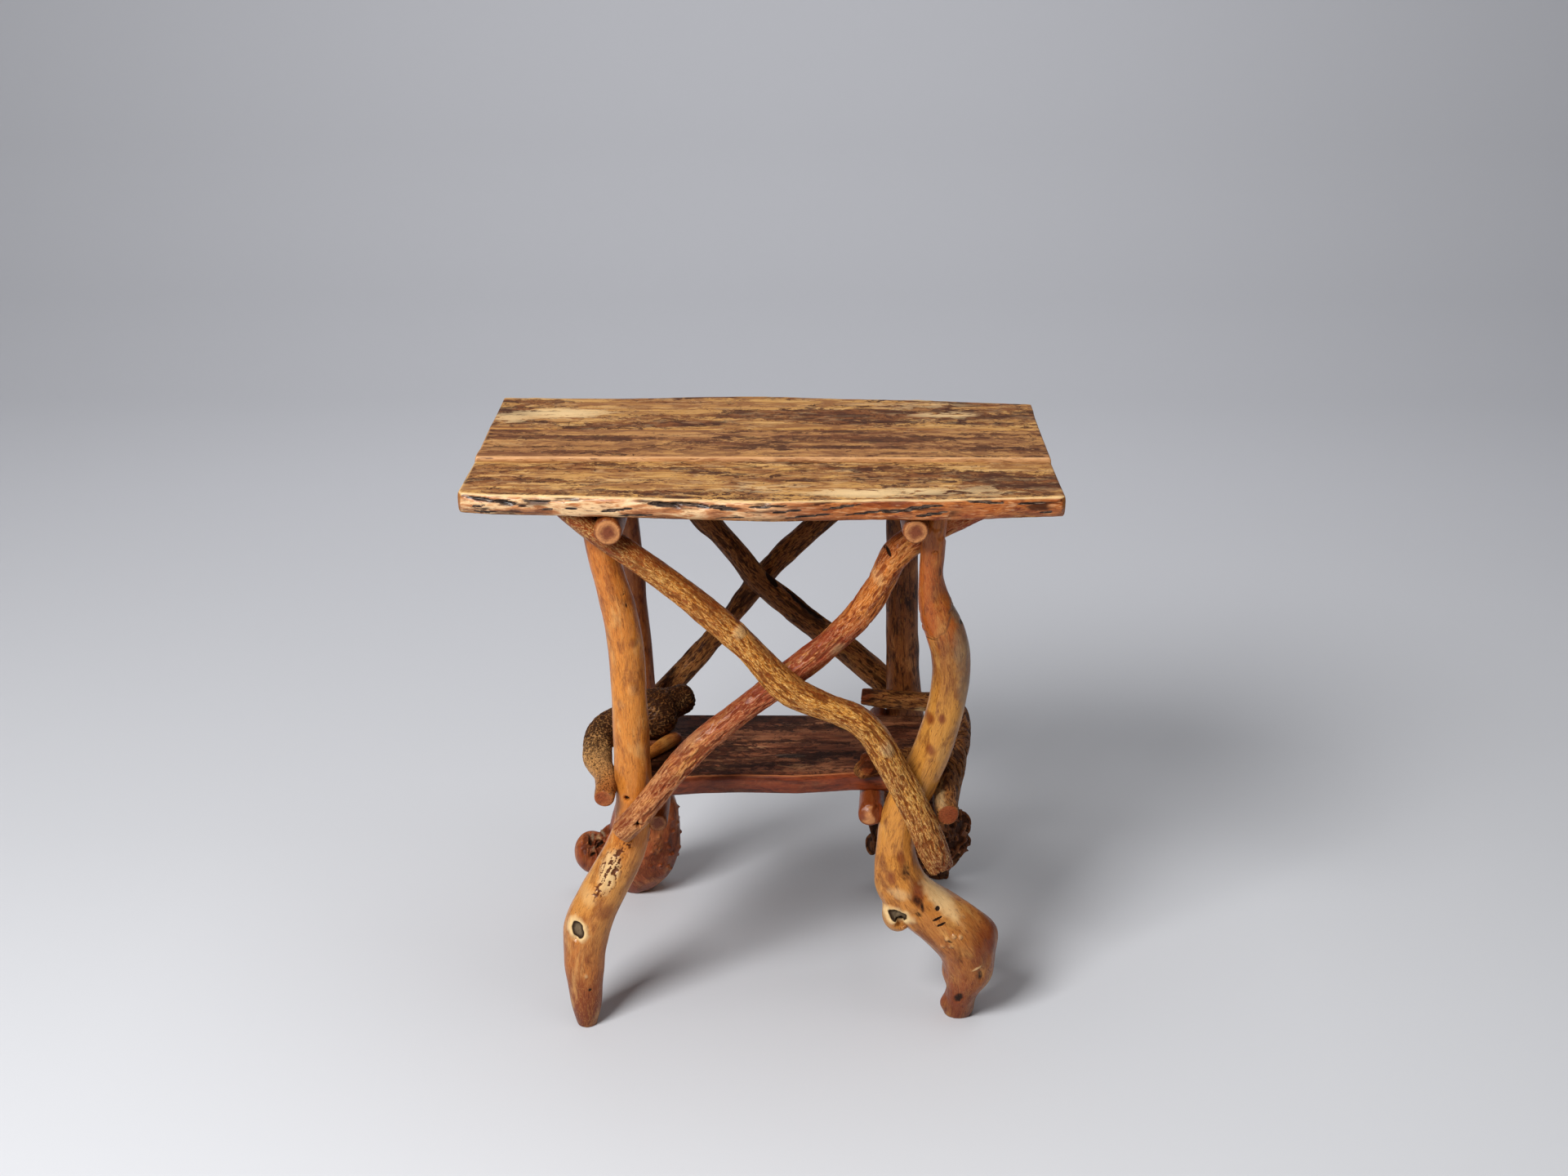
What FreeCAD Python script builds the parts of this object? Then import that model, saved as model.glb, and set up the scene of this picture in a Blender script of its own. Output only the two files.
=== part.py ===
# Rustic hickory table: three boards on two log bearers, four bent limb legs with root feet,
# crossed braces front and back, two branching side stretchers and a low shelf.

import FreeCAD
import Part
import math
import os

os.makedirs("parts", exist_ok=True)

Vector = FreeCAD.Vector
upward = Vector(0, 0, 1)
downward = Vector(0, 0, -1)
frontward = Vector(0, -1, 0)
rearward = Vector(0, 1, 0)

# Driving sizes of the whole table, in millimetres
table_height = 750.0
half_length = 373.0
half_depth = 239.0

# Top boards
top_thickness = 32.0
front_board_step = 5.0
board_gap = 0.4
live_edge_bulge = 6.0
sawn_end_ease = 2.0
arris_ease = 2.5

# Shelf board
shelf_thickness = 27.0
shelf_edge_bulge = 4.0

# Clearance left where one limb is scribed to another, and where an end meets a board
fit_gap = 0.3
end_ease = 2.0
cut_overrun = 60.0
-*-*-
AIM: Restate the whole listing exactly, leaving out nothing.

THE OUTPUT:
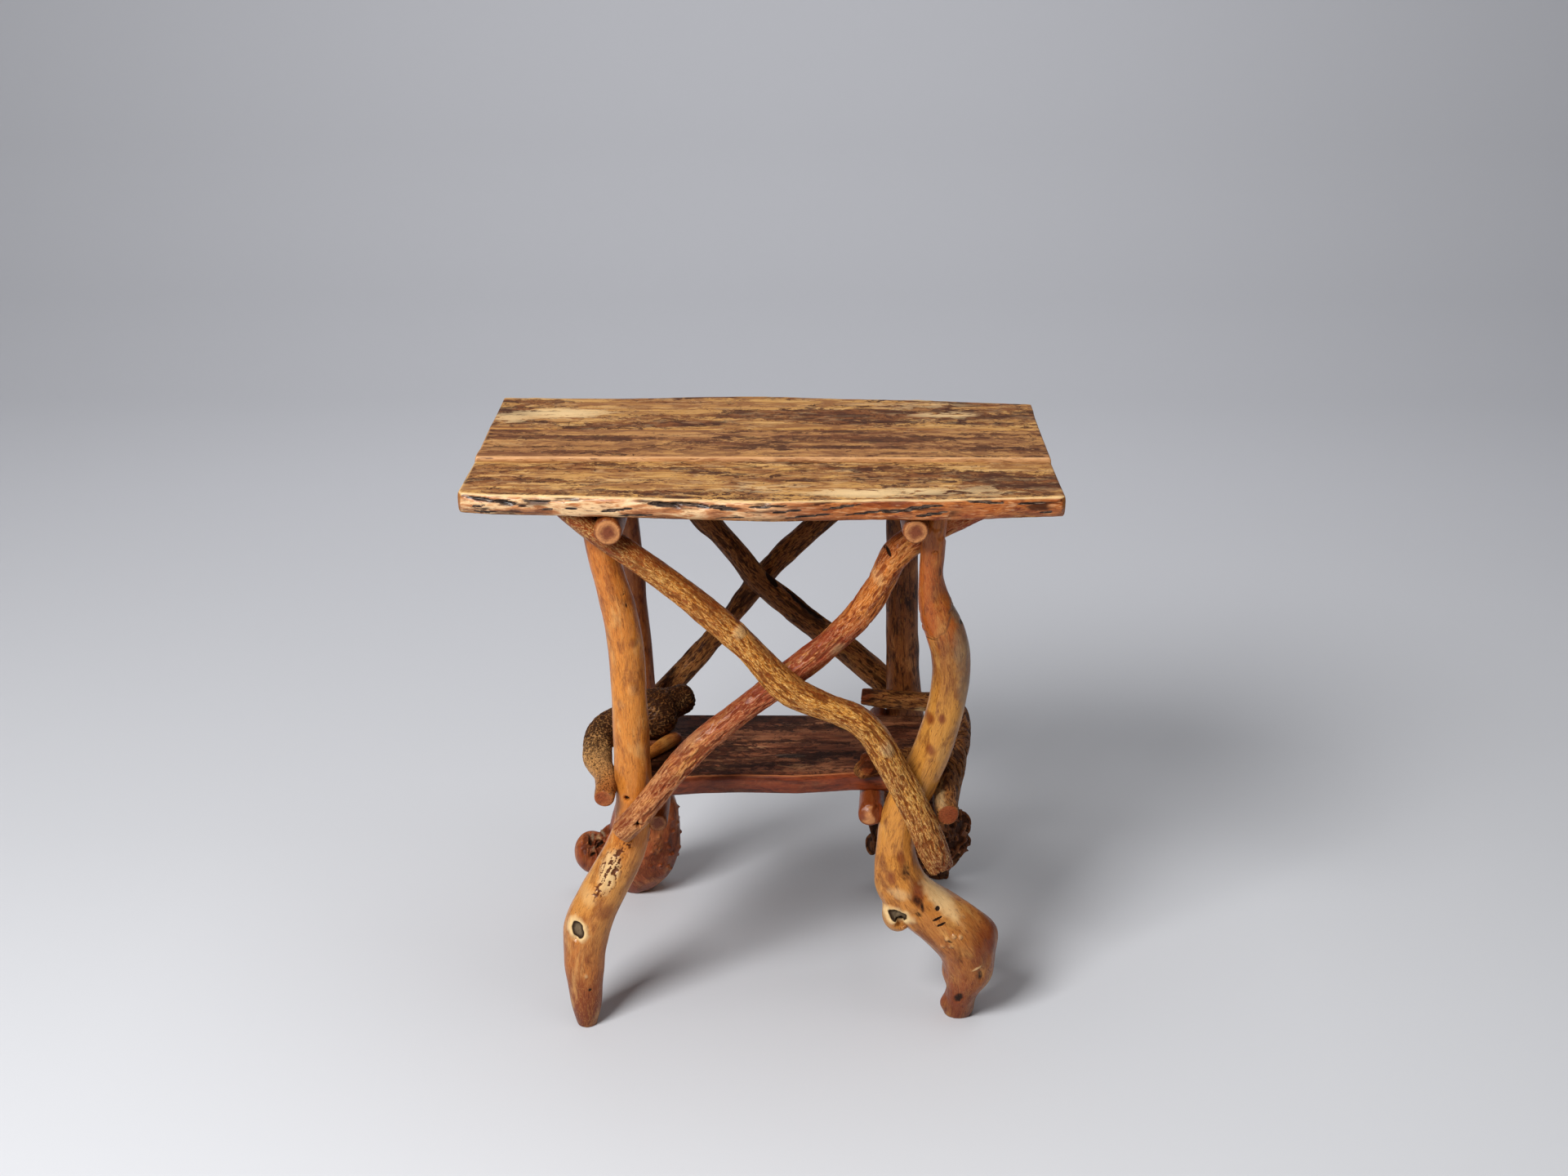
What FreeCAD Python script builds the parts of this object? Then import that model, saved as model.glb, and set up the scene of this picture in a Blender script of its own. Output only the two files.
=== part.py ===
# Rustic hickory table: three boards on two log bearers, four bent limb legs with root feet,
# crossed braces front and back, two branching side stretchers and a low shelf.

import FreeCAD
import Part
import math
import os

os.makedirs("parts", exist_ok=True)

Vector = FreeCAD.Vector
upward = Vector(0, 0, 1)
downward = Vector(0, 0, -1)
frontward = Vector(0, -1, 0)
rearward = Vector(0, 1, 0)

# Driving sizes of the whole table, in millimetres
table_height = 750.0
half_length = 373.0
half_depth = 239.0

# Top boards
top_thickness = 32.0
front_board_step = 5.0
board_gap = 0.4
live_edge_bulge = 6.0
sawn_end_ease = 2.0
arris_ease = 2.5

# Shelf board
shelf_thickness = 27.0
shelf_edge_bulge = 4.0

# Clearance left where one limb is scribed to another, and where an end meets a board
fit_gap = 0.3
end_ease = 2.0
cut_overrun = 60.0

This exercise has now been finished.